The Department has three years from the date of a taxpayer's filing to issue a notice of deficiency for the tax year. (Ill. Rev. Stat. 1979, ch. 120, par. 9-905(a)(1).) However, this period can be extended by a written agreement between the taxpayer and the Department. (Ill. Rev. Stat. 1979, ch. 120, par. 9-905(f).) On April 30, 1984, Filtertek and the Department signed such an agreement. However, the Department, contrary to its own regulations, did not mail to Filtertek an executed duplicate of the agreement. Filtertek contends that this failure to communicate acceptance makes the agreement invalid. Consequently, the notice of deficiency, which was issued after the statute of limitations would have run, should not be assessed against Filtertek.
We agree with Filtertek that this is analogous to a common-law contract issue. When a statute is enacted which covers an area previously covered by the common law, the statute will be construed as adopting common law, absent clear and specific language showing that the legislature intended a change in the common law. (Berlin v. Nathan (1978), 64 Ill. App. 3d 940, 956.) Section 905(f) of the Act, which provides for the extension agreement, contains no such language of legislative intent to change the common-law rules of contract construction. Ill. Rev. Stat. 1979, ch. 120, par. 9-905(f).
Filtertek contends that an agreement was never reached because the Department never communicated acceptance of Filtertek's offer to extend. The facts of this case do not support Filtertek's depiction of the transaction. As Filtertek admits in its brief, the Department requested that Filtertek execute the extension agreement. This fact casts the Department in the role of the offerer, not that of the offeree, as Filtertek contends. This being the case, Filtertek was required to communicate acceptance of the Department's offer. Filtertek did communicate acceptance by executing and returning the agreement to the Department. At that point, the transaction was completed, and no further action by the Department was required. The Department made an offer, and Filtertek communicated acceptance of the offer. A binding agreement was created.
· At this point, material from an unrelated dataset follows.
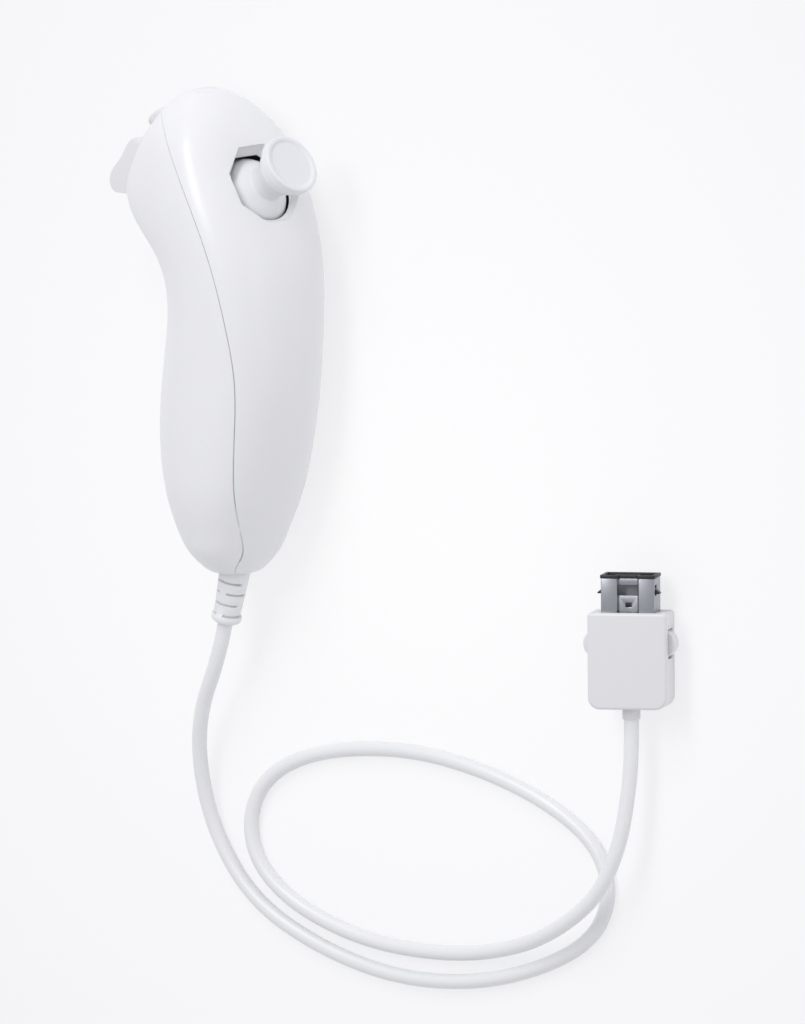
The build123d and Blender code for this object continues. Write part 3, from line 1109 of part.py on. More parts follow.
# Bright insert with its channel and the openings for the latch hooks
with BuildPart() as plug_shield:
    shield_length = SHIELD_ROOT + SHIELD_REACH
    shield_start = Location((0, PLUG_LENGTH - SHIELD_ROOT, 0))
    extrude(to_extrude=shield_outline(0).moved(shield_start), amount=shield_length, dir=(0, 1, 0))
    extrude(
        to_extrude=shield_outline(SHIELD_WALL).moved(shield_start),
        amount=shield_length, dir=(0, 1, 0), mode=Mode.SUBTRACT,
    )
    with BuildSketch(Plane.XY.offset(ARM_LOW - ARM_GAP)):
        with Locations((0, ARM_HOOK_PLACE + 0.8)):
            Rectangle(2 * SHIELD_WIDTH, 1.6 + 4 * ARM_GAP)
    extrude(amount=ARM_HEIGHT + 2 * ARM_GAP, mode=Mode.SUBTRACT)
    with BuildSketch(Plane.XY.offset(0)):
        with Locations(*[(0, place) for place in SHIELD_WINDOW_PLACES]):
            Rectangle(SHIELD_WINDOW_WIDTH, SHIELD_WINDOW_LENGTH)
    extrude(amount=SHIELD_HEIGHT, mode=Mode.SUBTRACT)

# Dark rim at the insert's mouth
with BuildPart() as plug_mouth_rim:
    rim_start = Location((0, PLUG_LENGTH + SHIELD_REACH, 0))
    extrude(to_extrude=shield_outline(-RIM_PROUD).moved(rim_start), amount=RIM_LENGTH, dir=(0, 1, 0))
    extrude(
        to_extrude=shield_outline(SHIELD_WALL + RIM_PROUD).moved(rim_start),
        amount=RIM_LENGTH, dir=(0, 1, 0), mode=Mode.SUBTRACT,
    )

# Insulator that carries the contacts inside the insert
block_half = SHIELD_WIDTH / 2 - SHIELD_WALL - SHIELD_FIT
block_low = SHIELD_HEIGHT / 2 - SHIELD_WALL - SHIELD_FIT
with BuildPart() as contact_block:
    with BuildSketch(Plane.XZ.offset(-PLUG_LENGTH)):
        with Locations((0, (TONGUE_TOP - block_low) / 2)):
            Rectangle(2 * block_half, TONGUE_TOP + block_low)
        with Locations((0, BLOCK_TOP / 2)):
            Rectangle(BLOCK_TOP_WIDTH, BLOCK_TOP)
    extrude(amount=SHIELD_ROOT)
    with BuildSketch(Plane.XZ.offset(-PLUG_LENGTH - SHIELD_REACH + TONGUE_RECESS)):
        with Locations((0, TONGUE_TOP - TONGUE_THICKNESS / 2)):
            Rectangle(TONGUE_WIDTH, TONGUE_THICKNESS)
    extrude(amount=SHIELD_REACH - TONGUE_RECESS)

with BuildPart() as contacts:
    with BuildSketch(Plane.XY.offset(TONGUE_TOP - TONGUE_THICKNESS)):
        with Locations((0, PLUG_LENGTH + (SHIELD_REACH - 2 * TONGUE_RECESS) / 2)):
            with GridLocations(CONTACT_PITCH, 1, CONTACT_COUNT, 1):
                Rectangle(CONTACT_WIDTH, SHIELD_REACH - 2 * TONGUE_RECESS)
    extrude(amount=-CONTACT_THICKNESS)

# Latch arms and the side buttons that press them in
with BuildPart() as latch_arm_left:
    add(latch_arm(-1))

with BuildPart() as latch_arm_right:
    add(latch_arm(1))

with BuildPart() as release_button_left:
    add(release_button(-1))

with BuildPart() as release_button_right:
    add(release_button(1))

# Collar of the cord in the plug's tail wall, and the cable behind it
with BuildPart() as plug_collar:
    with BuildSketch(Plane.XZ.offset(-PLUG_WALL)):
        Circle(COLLAR_RADIUS)
    extrude(amount=PLUG_WALL + COLLAR_LENGTH)
    with BuildSketch(Plane.XZ.offset(-PLUG_WALL - COLLAR_FLANGE)):
        Circle(COLLAR_RADIUS + COLLAR_FLANGE)
    extrude(amount=COLLAR_FLANGE)

with BuildPart() as plug_cable:
    with BuildSketch(Plane.XZ.offset(SHIELD_ROOT - PLUG_LENGTH)):
        Circle(INNER_CABLE_RADIUS)
    extrude(amount=PLUG_LENGTH - SHIELD_ROOT - PLUG_WALL - COLLAR_FLANGE)

# How the handset lies: rolled on its flank, centred on the origin, lowest point at zero
HANDSET = {
    "top_shell": top_shell, "bottom_shell": bottom_shell, "button_bezel": button_bezel,
    "z_trigger": z_trigger, "trigger_pin": trigger_pin, "c_button": c_button,
    "button_holder": button_holder, "button_membrane": button_membrane, "button_board": button_board,
    "button_ribbon": button_ribbon, "stick_cap": stick_cap, "stick_lever": stick_lever,
    "gimbal_lower": gimbal_lower, "gimbal_upper": gimbal_upper, "stick_housing": stick_housing,
    "angle_sensor_side": angle_sensor_side, "angle_sensor_tail": angle_sensor_tail,
    "spring_plate": spring_plate, "return_spring": return_spring, "main_board": main_board,
    "main_chip": main_chip, "motion_sensor": motion_sensor, "cable_connector": cable_connector,
    "board_screws": board_screws, "shell_screws": shell_screws, "cable_relief": cable_relief,
    "inner_cable": inner_cable,
}
HANDSET_TILT = Location((0, 0, 0), (HANDSET_PITCH, -HANDSET_ROLL, 0))
tilted_box = Compound([item.part.moved(HANDSET_TILT) for item in HANDSET.values()]).bounding_box()
HANDSET_PLACE = Location((-tilted_box.center().X, -tilted_box.center().Y, -tilted_box.min.Z)) * HANDSET_TILT

# How the plug lies: on its strap hook and one rear edge, turned by its place on the floor
hook_drop = HOOK_HEIGHT + PLUG_EDGE
hook_run = PLUG_WIDTH / 2 - PLUG_EDGE - HOOK_WIDTH / 2
plug_lean = atan2(hook_drop, hook_run) - asin(PLUG_EDGE / hypot(hook_drop, hook_run))
plug_height = HOOK_WIDTH / 2 * sin(plug_lean) + (PLUG_THICKNESS / 2 + HOOK_HEIGHT) * cos(plug_lean)
PLUG_PLACE = (
    Location((PLUG_FLOOR_PLACE[0], PLUG_FLOOR_PLACE[1], plug_height), (0, 0, PLUG_TURN))
    * Location((0, 0, 0), (0, degrees(plug_lean), 0))
)
PLUG = {
    "plug_front_cover": plug_front_cover, "plug_rear_cover": plug_rear_cover,
    "plug_shield": plug_shield, "plug_mouth_rim": plug_mouth_rim, "contact_block": contact_block,
    "contacts": contacts, "latch_arm_left": latch_arm_left, "latch_arm_right": latch_arm_right,
    "release_button_left": release_button_left, "release_button_right": release_button_right,
    "plug_collar": plug_collar, "plug_cable": plug_cable,
}

# Cord from the relief to the plug's collar, in straight runs joined by arcs
relief_end = HANDSET_PLACE * Location(RELIEF.offset(RELIEF_LENGTH))
collar_end = PLUG_PLACE * Location(Plane.XZ.offset(COLLAR_LENGTH))
cord_points = [
    relief_end.position,
    (relief_end * Location((0, 0, CORD_LEAD))).position,
    *[Vector(x, y, CORD_FLOOR_GAP + CORD_DIAMETER / 2 + lift) for x, y, lift in CORD_ROUTE],
    (collar_end * Location((0, 0, CORD_LEAD))).position,
    collar_end.position,
]
cord_radii = []
for before, corner, after in zip(cord_points, cord_points[1:], cord_points[2:]):
    run_in = corner - before
    run_out = after - corner
    half_turn = radians(run_in.get_angle(run_out)) / 2
    cord_radii.append(CORD_BEND_SHARE * min(run_in.length, run_out.length) / tan(half_turn))
with BuildPart() as cord:
    with BuildLine() as cord_path:
        FilletPolyline(*cord_points, radius=cord_radii)
    with BuildSketch(Plane(origin=cord_points[0], z_dir=cord_points[1] - cord_points[0])):
        Circle(CORD_DIAMETER / 2)
    sweep()

if __name__ == "__main__":
    cord.part.label = "cord"
    print("cord radii", [round(radius, 1) for radius in cord_radii])
    print("cord points", [tuple(round(value, 2) for value in point) for point in cord_points])
    cord_length = cord_path.wire().length
    cord_expected = cord_length * pi * CORD_DIAMETER**2 / 4
    print(f"cord length {cord_length:.1f}, volume {cord.part.volume:.1f}, expected {cord_expected:.1f}")
    export_step(cord.part, "parts/cord.step")
    print("handset place", HANDSET_PLACE.position, "lean", degrees(plug_lean), "height", plug_height)
    for name, item in HANDSET.items():
        item.part.label = name
        export_step(item.part.moved(HANDSET_PLACE), f"parts/{name}.step")
    for name, item in PLUG.items():
        item.part.label = name
        export_step(item.part.moved(PLUG_PLACE), f"parts/{name}.step")
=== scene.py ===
"""Looks of a one-handed motion game controller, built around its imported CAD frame.

The handset lies on its flank on a pale studio floor, with its cord in one loose loop and its plug
beside it. Every rigid piece keeps its CAD place. Curved pieces are smoother copies of the CAD
solids or are turned anew from their profiles, and each surface has its own moulded, drawn or
printed finish. Lengths are in millimetres until they reach Blender, which works in metres.
"""
import json
import logging
import math
from dataclasses import dataclass
from enum import Enum
from typing import Any

import bmesh
import bpy
import numpy as np
from mathutils import Matrix, Vector
from mathutils.bvhtree import BVHTree


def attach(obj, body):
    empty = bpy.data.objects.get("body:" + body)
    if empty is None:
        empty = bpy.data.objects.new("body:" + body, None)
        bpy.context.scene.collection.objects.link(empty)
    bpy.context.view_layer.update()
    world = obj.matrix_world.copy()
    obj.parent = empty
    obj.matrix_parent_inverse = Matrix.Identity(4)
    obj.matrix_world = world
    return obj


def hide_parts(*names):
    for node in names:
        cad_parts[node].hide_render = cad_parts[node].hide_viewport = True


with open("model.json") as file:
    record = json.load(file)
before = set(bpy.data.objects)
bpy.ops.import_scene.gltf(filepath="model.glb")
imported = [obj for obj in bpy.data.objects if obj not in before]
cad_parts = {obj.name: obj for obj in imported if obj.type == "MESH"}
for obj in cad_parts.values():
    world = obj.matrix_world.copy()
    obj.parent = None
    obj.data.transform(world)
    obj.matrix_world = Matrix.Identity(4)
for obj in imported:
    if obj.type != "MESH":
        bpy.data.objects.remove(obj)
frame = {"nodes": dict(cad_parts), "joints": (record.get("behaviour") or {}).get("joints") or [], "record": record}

log = logging.getLogger("controller")
MM = 0.001
# Gaps under which vertices merge, in millimetres: in CAD copies, spun seams and the skin's grid
COPY_MERGE = 0.002
SEAM_MERGE = 0.0005
GRID_MERGE = 0.01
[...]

Filtertek's reliance on the Department's regulation is also misplaced in light of the facts. The regulation provides in part that "[a]fter proper execution and submission by the taxpayer, the consent will become effective upon acceptance and authorized execution on behalf of the Department, after which one executed duplicate copy will be mailed to the taxpayer." (Emphasis added.) (86 Ill. Adm. Code § 100.9070(f) (1985).) This regulation contemplates an offer by the taxpayer and acceptance by the Department and is therefore inapplicable to this transaction.
A meeting of the minds is evident here. There has been an offer by the Department, an acceptance by Filtertek, and a communication of the acceptance to the Department. This is adequate to find a binding agreement. Therefore, we find that the period in which the Department could issue a notice of deficiency was properly extended and that the notice was issued on a timely basis.
For the reasons stated above, we affirm the judgment of the circuit court of McHenry County.